**Data rows**:
'''

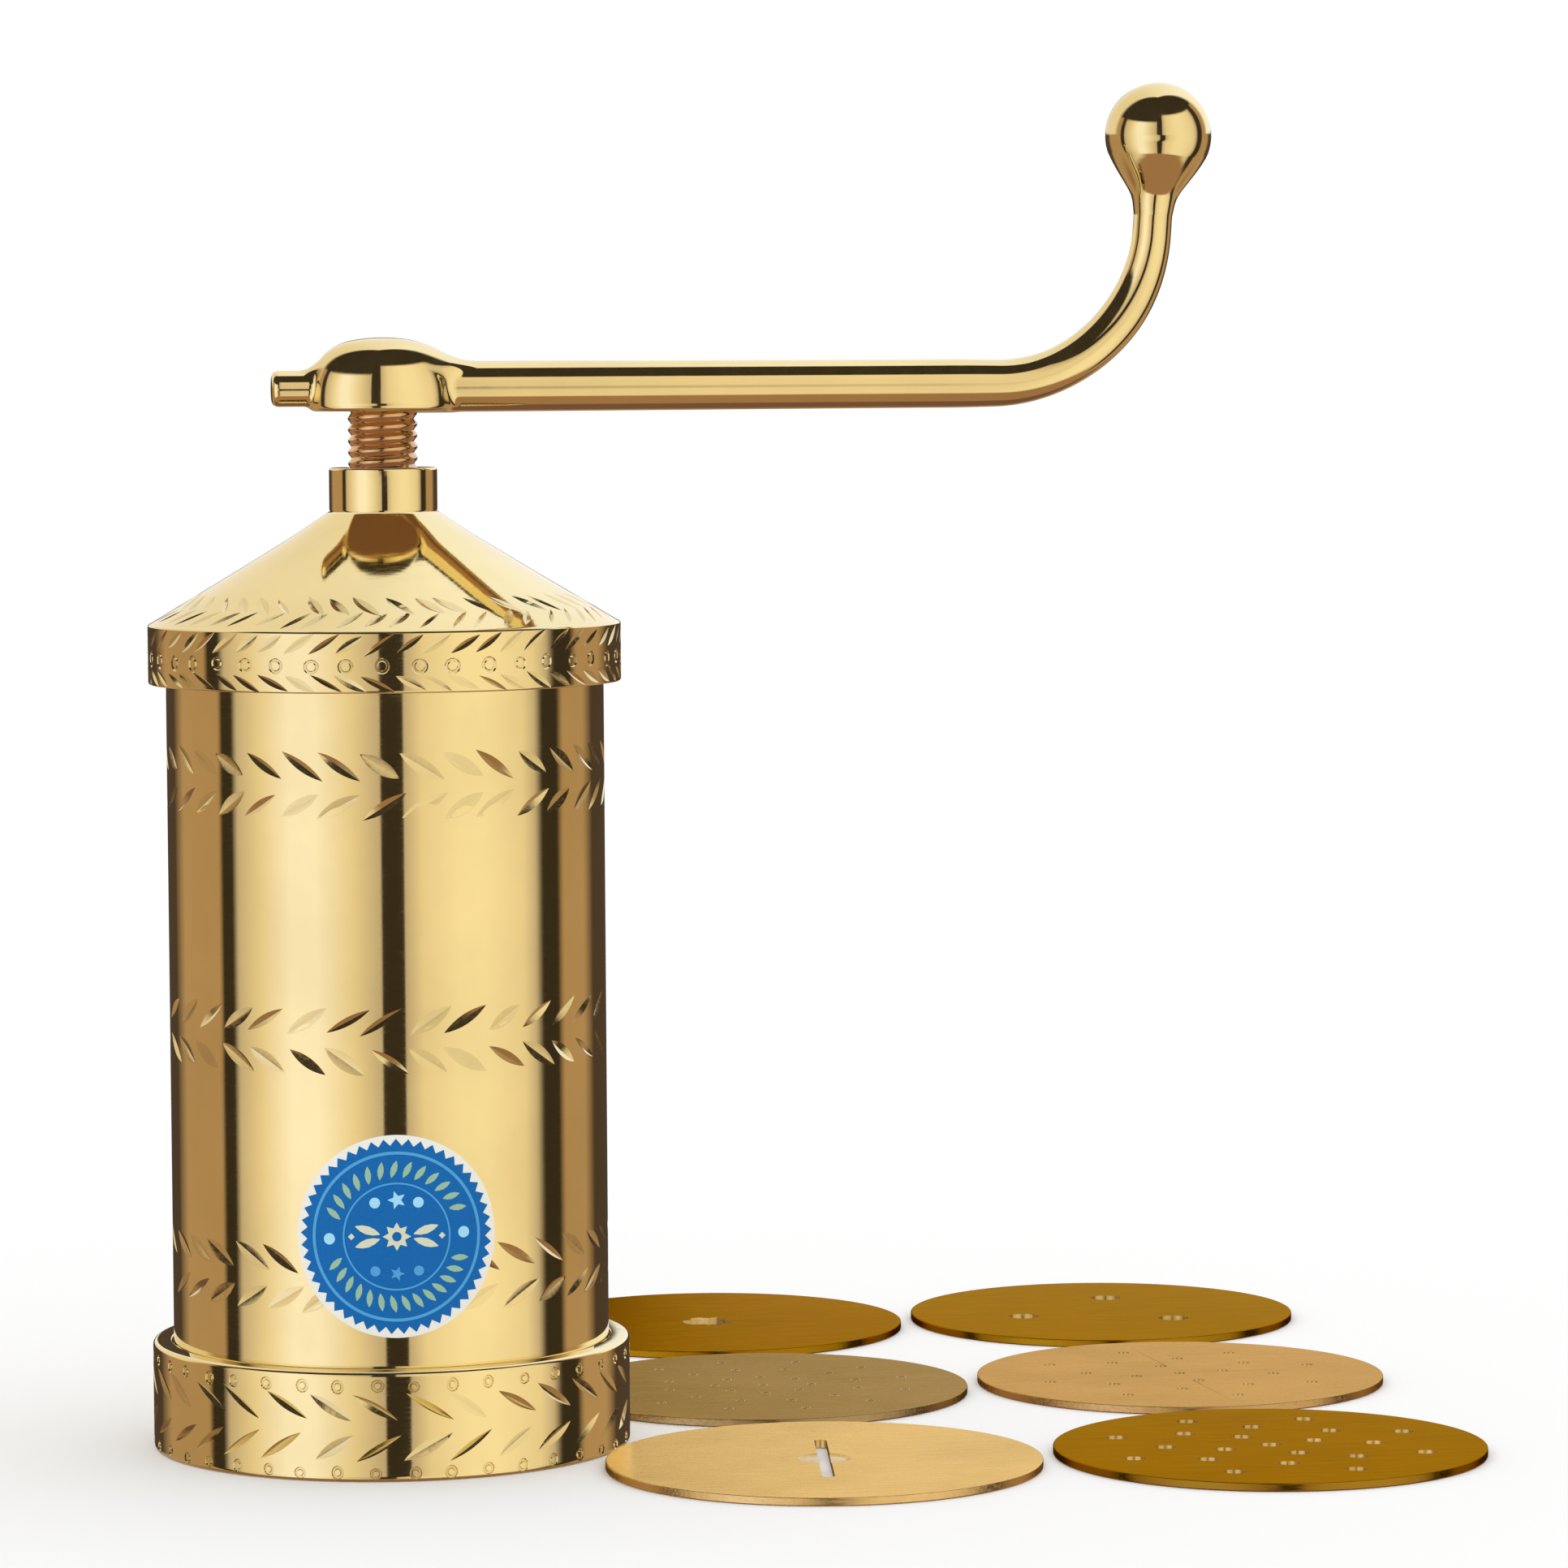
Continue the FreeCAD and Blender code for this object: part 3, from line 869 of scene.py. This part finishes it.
class Casting:
    """The crank as one casting: how far each point is from its surface, in millimetres."""

    bend_radius = 24.6
    boss_radius = 8.5
    boss_stretch = 1.3
    dome_radius = 14.6
    arm_lift = 3.6
    arm_radius = 3.8
    tail_radius = 2.7
    tail_end = 16.7

    def __init__(self):
        self.foot = CRANK_FOOT
        self.height = self.foot + self.arm_lift
        self.peak = self.foot + 11.05
        self.across, self.up = sin(CRANK_LEAN), cos(CRANK_LEAN)
        self.sweep = pi / 2 - CRANK_LEAN
        bend_run = self.bend_radius * sin(self.sweep)
        bend_rise = self.bend_radius * (1 - cos(self.sweep))
        ball = Vector((knob_high.x - KNOB_RADIUS, knob_high.z - KNOB_RADIUS))
        self.stem = (ball.y - self.height - bend_rise) / self.up
        self.bend_start = ball.x - self.stem * self.across - bend_run
        self.bend_end = self.bend_start + bend_run, self.height + bend_rise

    def boss(self, x, y, z):
        along = x / self.boss_stretch
        wall = np.hypot(along, y) - self.boss_radius
        centre = self.peak - self.dome_radius
        dome = np.sqrt(along**2 + y * y + (z - centre) ** 2) - self.dome_radius
        body = -filleted(-wall, -dome, 5.0)
        return -filleted(-body, z - self.foot, 1.0)

    def arm(self, x, y, z):
        start = self.bend_start
        along = np.clip(x, 0, start)
        away = np.sqrt((x - along) ** 2 + y * y + (z - self.height) ** 2)
        middle = self.height + self.bend_radius
        turn = np.clip(np.arctan2(x - start, middle - z), 0, self.sweep)
        bend = np.sqrt(
            (x - start - self.bend_radius * np.sin(turn)) ** 2 + y * y
            + (z - middle + self.bend_radius * np.cos(turn)) ** 2
        )
        across, up = self.across, self.up
        end_x, end_z = self.bend_end
        run = np.clip((x - end_x) * across + (z - end_z) * up, 0, self.stem - KNOB_NECK)
        stem = np.sqrt((x - end_x - run * across) ** 2 + y * y + (z - end_z - run * up) ** 2)
        reach = np.where(turn > 0, start + self.bend_radius * turn + run, along)
        thickness = (
            self.arm_radius - 0.1 * smooth_step(reach, 15, 80)
            - 0.4 * smooth_step(reach, start - 8, start + 14)
            - 0.35 * smooth_step(reach, start + 22, start + 38)
        )
        return np.minimum(np.minimum(away, bend), stem) - thickness

    def tail(self, x, y, z):
        away = np.hypot(y, z - self.height + 0.2) - self.tail_radius
        return -filleted(-away, self.tail_end + x, 1.2)

    def __call__(self, points):
        """The distance of each point. The fillets are softer over the arm than under it."""
        x, y, z = points.T
        over = smooth_step(z, self.height + 0.5, self.height + 3.5)
        boss = self.boss(x, y, z)
        whole = filleted(boss, self.arm(x, y, z), 0.8 + 2.6 * over)
        far = 50.0
        tail = np.where(x < 0, self.tail(x, y, z), far)
        return filleted(whole, tail, 0.6 + 1.6 * over)

    def slope(self, points):
        """How fast the distance grows along each axis."""
        step = 0.02
        return np.column_stack([
            (self(points + shift) - self(points - shift)) / (2 * step)
            for shift in step * np.eye(3)
        ])


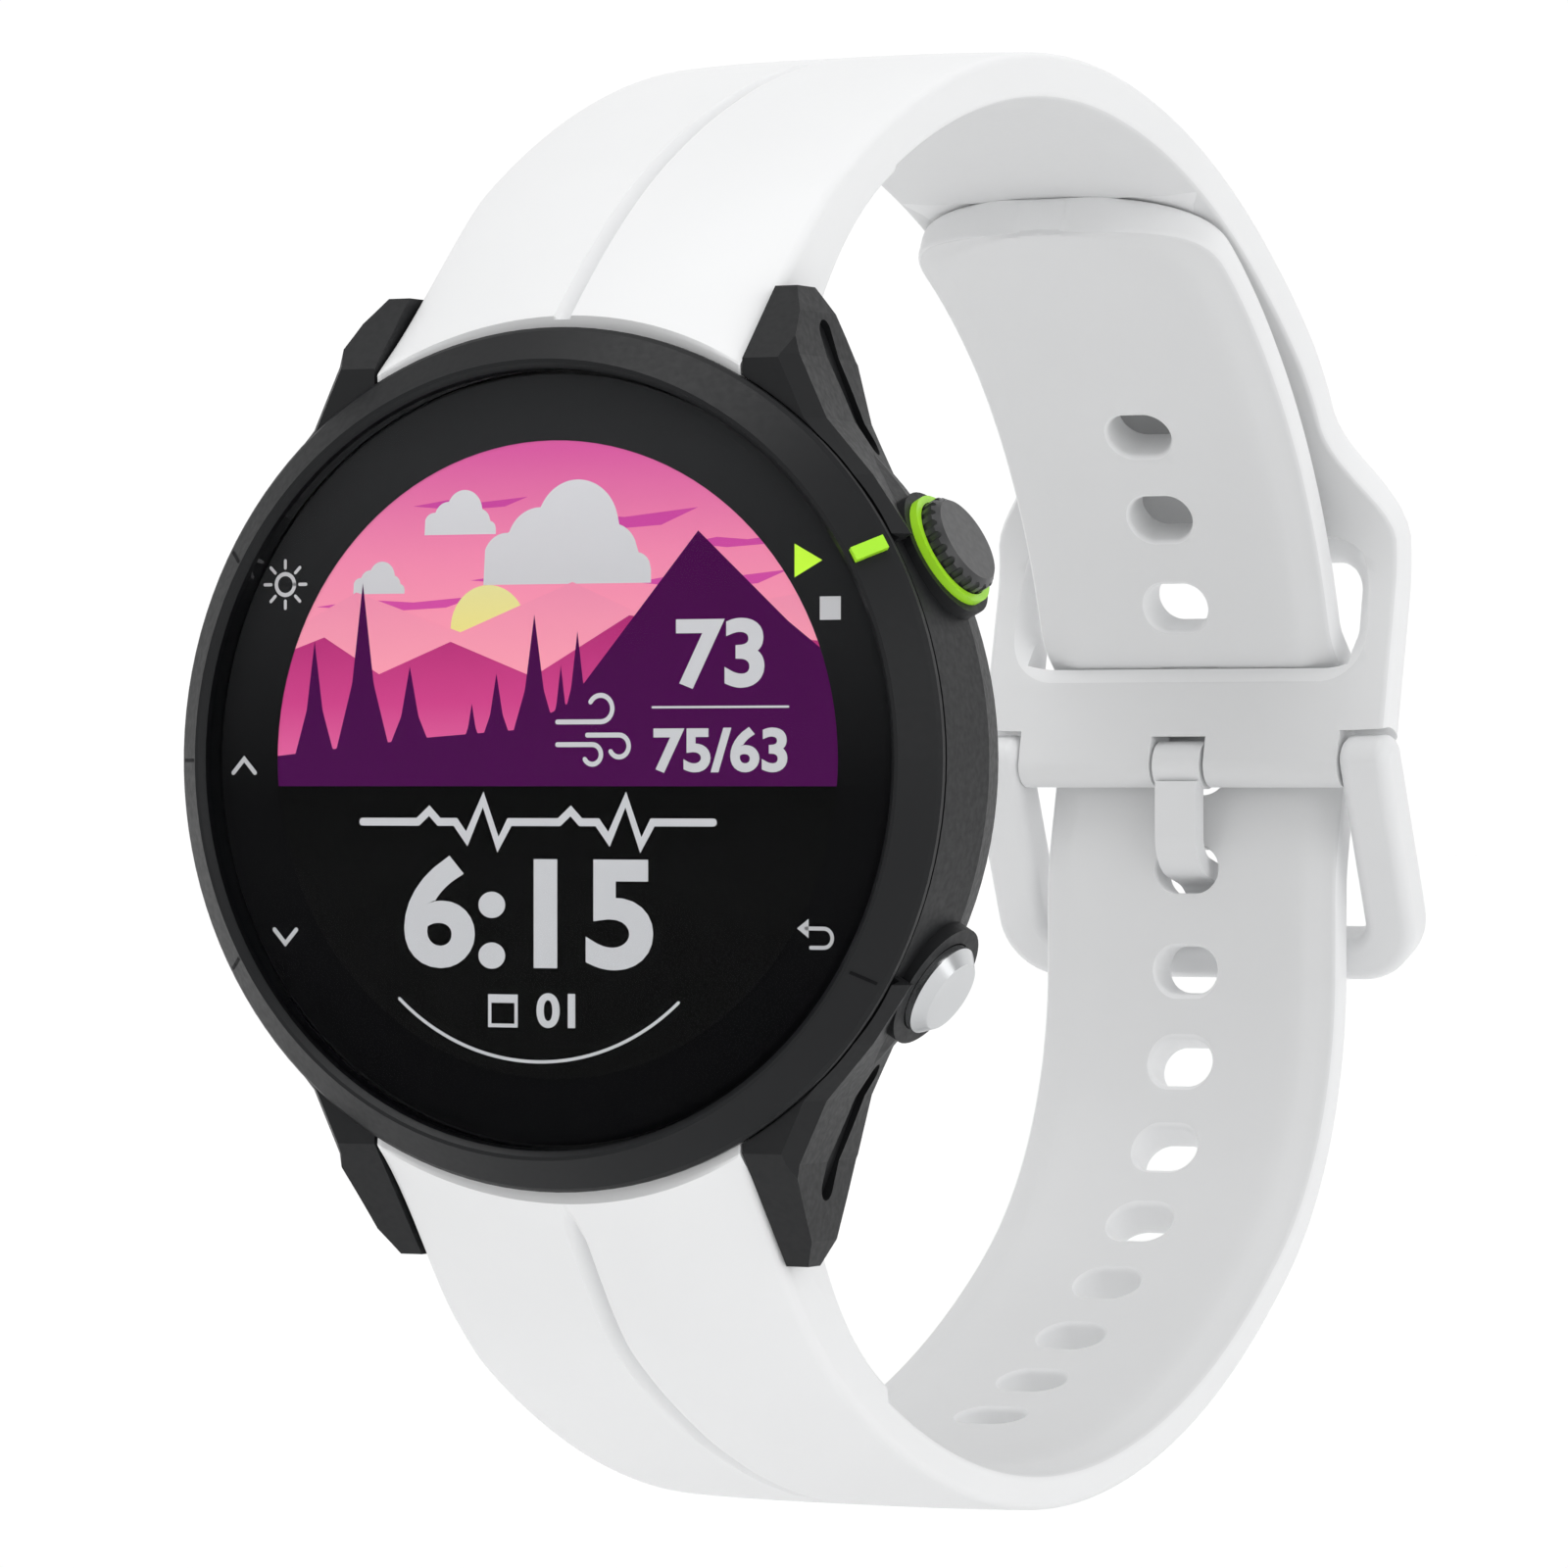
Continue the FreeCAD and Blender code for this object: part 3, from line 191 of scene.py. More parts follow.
MATERIALS = {
    "case_polymer": moulded("case_polymer", (0.0125, 0.013, 0.014), (0.0095, 0.010, 0.011), 0.5,
                            depth=1.5e-6, shine=0.22),
    "bezel_polymer": moulded("bezel_polymer", (0.0105, 0.011, 0.012), (0.008, 0.0085, 0.0095), 0.4,
                             depth=1e-6, shine=0.2),
    "green_accent": moulded("green_accent", (0.42, 0.86, 0.02), (0.34, 0.76, 0.015), 0.4),
    "lens_glass": lens_material(),
    "seal_rubber": moulded("seal_rubber", (0.02, 0.02, 0.02), (0.012, 0.012, 0.012), 0.7),
    "display_black": moulded("display_black", (0.004, 0.004, 0.005), (0.003, 0.003, 0.004), 0.3,
                             depth=2e-7, shine=0.0),
    "frame_polymer": moulded("frame_polymer", (0.03, 0.03, 0.03), (0.02, 0.02, 0.02), 0.55),
    "antenna_gold": moulded("antenna_gold", (0.83, 0.60, 0.28), (0.72, 0.50, 0.22), 0.22, metallic=1.0),
    "board_green": board_material(),
    "shield_tin": moulded("shield_tin", (0.62, 0.62, 0.60), (0.5, 0.5, 0.48), 0.35, metallic=1.0,
                          stretch=(8, 1, 1)),
    "battery_foil": moulded("battery_foil", (0.34, 0.36, 0.40), (0.26, 0.28, 0.31), 0.38, metallic=0.7),
    "sounder_black": moulded("sounder_black", (0.03, 0.03, 0.03), (0.02, 0.02, 0.02), 0.5),
    "flex_amber": moulded("flex_amber", (0.55, 0.24, 0.04), (0.42, 0.17, 0.03), 0.3),
    "back_polymer": moulded("back_polymer", (0.016, 0.017, 0.019), (0.012, 0.013, 0.015), 0.5,
                            depth=3e-6, shine=0.3),
    "window_glass": moulded("window_glass", (0.018, 0.018, 0.022), (0.010, 0.010, 0.013), 0.08,
                            grain=900.0, depth=1e-6, coat=0.6),
    "sensor_parts": moulded("sensor_parts", (0.55, 0.75, 0.42), (0.45, 0.62, 0.34), 0.25, coat=0.5),
    "screw_steel": moulded("screw_steel", (0.55, 0.56, 0.58), (0.42, 0.43, 0.45), 0.3, metallic=1.0,
                           stretch=(6, 1, 1)),
    "start_black": moulded("start_black", (0.022, 0.0225, 0.024), (0.017, 0.0175, 0.019), 0.36,
                           depth=1e-6, shine=0.6),
    "button_steel": moulded("button_steel", (0.66, 0.67, 0.68), (0.56, 0.57, 0.58), 0.2, metallic=1.0,
                            grain=1800.0, depth=4e-7, stretch=(1, 14, 1)),
    "strap_silicone": moulded("strap_silicone", (0.845, 0.850, 0.855), (0.825, 0.830, 0.836), 0.5,
                              grain=3200.0, depth=1.5e-6, cloud=60.0, shine=0.4),
    "bar_steel": moulded("bar_steel", (0.68, 0.69, 0.71), (0.55, 0.56, 0.58), 0.25, metallic=1.0,
                         stretch=(10, 1, 1)),
    "buckle_polymer": moulded("buckle_polymer", (0.790, 0.796, 0.802), (0.770, 0.776, 0.784), 0.4,
                              grain=700.0, depth=1e-7, cloud=70.0, shine=0.4),
}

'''

**The task**:
Copy the records above exactly. The pictures are not part of the copy.

**The solution**:
Continue the FreeCAD and Blender code for this object: part 3, from line 869 of scene.py. This part finishes it.
class Casting:
    """The crank as one casting: how far each point is from its surface, in millimetres."""

    bend_radius = 24.6
    boss_radius = 8.5
    boss_stretch = 1.3
    dome_radius = 14.6
    arm_lift = 3.6
    arm_radius = 3.8
    tail_radius = 2.7
    tail_end = 16.7

    def __init__(self):
        self.foot = CRANK_FOOT
        self.height = self.foot + self.arm_lift
        self.peak = self.foot + 11.05
        self.across, self.up = sin(CRANK_LEAN), cos(CRANK_LEAN)
        self.sweep = pi / 2 - CRANK_LEAN
        bend_run = self.bend_radius * sin(self.sweep)
        bend_rise = self.bend_radius * (1 - cos(self.sweep))
        ball = Vector((knob_high.x - KNOB_RADIUS, knob_high.z - KNOB_RADIUS))
        self.stem = (ball.y - self.height - bend_rise) / self.up
        self.bend_start = ball.x - self.stem * self.across - bend_run
        self.bend_end = self.bend_start + bend_run, self.height + bend_rise

    def boss(self, x, y, z):
        along = x / self.boss_stretch
        wall = np.hypot(along, y) - self.boss_radius
        centre = self.peak - self.dome_radius
        dome = np.sqrt(along**2 + y * y + (z - centre) ** 2) - self.dome_radius
        body = -filleted(-wall, -dome, 5.0)
        return -filleted(-body, z - self.foot, 1.0)

    def arm(self, x, y, z):
        start = self.bend_start
        along = np.clip(x, 0, start)
        away = np.sqrt((x - along) ** 2 + y * y + (z - self.height) ** 2)
        middle = self.height + self.bend_radius
        turn = np.clip(np.arctan2(x - start, middle - z), 0, self.sweep)
        bend = np.sqrt(
            (x - start - self.bend_radius * np.sin(turn)) ** 2 + y * y
            + (z - middle + self.bend_radius * np.cos(turn)) ** 2
        )
        across, up = self.across, self.up
        end_x, end_z = self.bend_end
        run = np.clip((x - end_x) * across + (z - end_z) * up, 0, self.stem - KNOB_NECK)
        stem = np.sqrt((x - end_x - run * across) ** 2 + y * y + (z - end_z - run * up) ** 2)
        reach = np.where(turn > 0, start + self.bend_radius * turn + run, along)
        thickness = (
            self.arm_radius - 0.1 * smooth_step(reach, 15, 80)
            - 0.4 * smooth_step(reach, start - 8, start + 14)
            - 0.35 * smooth_step(reach, start + 22, start + 38)
        )
        return np.minimum(np.minimum(away, bend), stem) - thickness

    def tail(self, x, y, z):
        away = np.hypot(y, z - self.height + 0.2) - self.tail_radius
        return -filleted(-away, self.tail_end + x, 1.2)

    def __call__(self, points):
        """The distance of each point. The fillets are softer over the arm than under it."""
        x, y, z = points.T
        over = smooth_step(z, self.height + 0.5, self.height + 3.5)
        boss = self.boss(x, y, z)
        whole = filleted(boss, self.arm(x, y, z), 0.8 + 2.6 * over)
        far = 50.0
        tail = np.where(x < 0, self.tail(x, y, z), far)
        return filleted(whole, tail, 0.6 + 1.6 * over)

    def slope(self, points):
        """How fast the distance grows along each axis."""
        step = 0.02
        return np.column_stack([
            (self(points + shift) - self(points - shift)) / (2 * step)
            for shift in step * np.eye(3)
        ])


Continue the FreeCAD and Blender code for this object: part 3, from line 191 of scene.py. More parts follow.
MATERIALS = {
    "case_polymer": moulded("case_polymer", (0.0125, 0.013, 0.014), (0.0095, 0.010, 0.011), 0.5,
                            depth=1.5e-6, shine=0.22),
    "bezel_polymer": moulded("bezel_polymer", (0.0105, 0.011, 0.012), (0.008, 0.0085, 0.0095), 0.4,
                             depth=1e-6, shine=0.2),
    "green_accent": moulded("green_accent", (0.42, 0.86, 0.02), (0.34, 0.76, 0.015), 0.4),
    "lens_glass": lens_material(),
    "seal_rubber": moulded("seal_rubber", (0.02, 0.02, 0.02), (0.012, 0.012, 0.012), 0.7),
    "display_black": moulded("display_black", (0.004, 0.004, 0.005), (0.003, 0.003, 0.004), 0.3,
                             depth=2e-7, shine=0.0),
    "frame_polymer": moulded("frame_polymer", (0.03, 0.03, 0.03), (0.02, 0.02, 0.02), 0.55),
    "antenna_gold": moulded("antenna_gold", (0.83, 0.60, 0.28), (0.72, 0.50, 0.22), 0.22, metallic=1.0),
    "board_green": board_material(),
    "shield_tin": moulded("shield_tin", (0.62, 0.62, 0.60), (0.5, 0.5, 0.48), 0.35, metallic=1.0,
                          stretch=(8, 1, 1)),
    "battery_foil": moulded("battery_foil", (0.34, 0.36, 0.40), (0.26, 0.28, 0.31), 0.38, metallic=0.7),
    "sounder_black": moulded("sounder_black", (0.03, 0.03, 0.03), (0.02, 0.02, 0.02), 0.5),
    "flex_amber": moulded("flex_amber", (0.55, 0.24, 0.04), (0.42, 0.17, 0.03), 0.3),
    "back_polymer": moulded("back_polymer", (0.016, 0.017, 0.019), (0.012, 0.013, 0.015), 0.5,
                            depth=3e-6, shine=0.3),
    "window_glass": moulded("window_glass", (0.018, 0.018, 0.022), (0.010, 0.010, 0.013), 0.08,
                            grain=900.0, depth=1e-6, coat=0.6),
    "sensor_parts": moulded("sensor_parts", (0.55, 0.75, 0.42), (0.45, 0.62, 0.34), 0.25, coat=0.5),
    "screw_steel": moulded("screw_steel", (0.55, 0.56, 0.58), (0.42, 0.43, 0.45), 0.3, metallic=1.0,
                           stretch=(6, 1, 1)),
    "start_black": moulded("start_black", (0.022, 0.0225, 0.024), (0.017, 0.0175, 0.019), 0.36,
                           depth=1e-6, shine=0.6),
    "button_steel": moulded("button_steel", (0.66, 0.67, 0.68), (0.56, 0.57, 0.58), 0.2, metallic=1.0,
                            grain=1800.0, depth=4e-7, stretch=(1, 14, 1)),
    "strap_silicone": moulded("strap_silicone", (0.845, 0.850, 0.855), (0.825, 0.830, 0.836), 0.5,
                              grain=3200.0, depth=1.5e-6, cloud=60.0, shine=0.4),
    "bar_steel": moulded("bar_steel", (0.68, 0.69, 0.71), (0.55, 0.56, 0.58), 0.25, metallic=1.0,
                         stretch=(10, 1, 1)),
    "buckle_polymer": moulded("buckle_polymer", (0.790, 0.796, 0.802), (0.770, 0.776, 0.784), 0.4,
                              grain=700.0, depth=1e-7, cloud=70.0, shine=0.4),
}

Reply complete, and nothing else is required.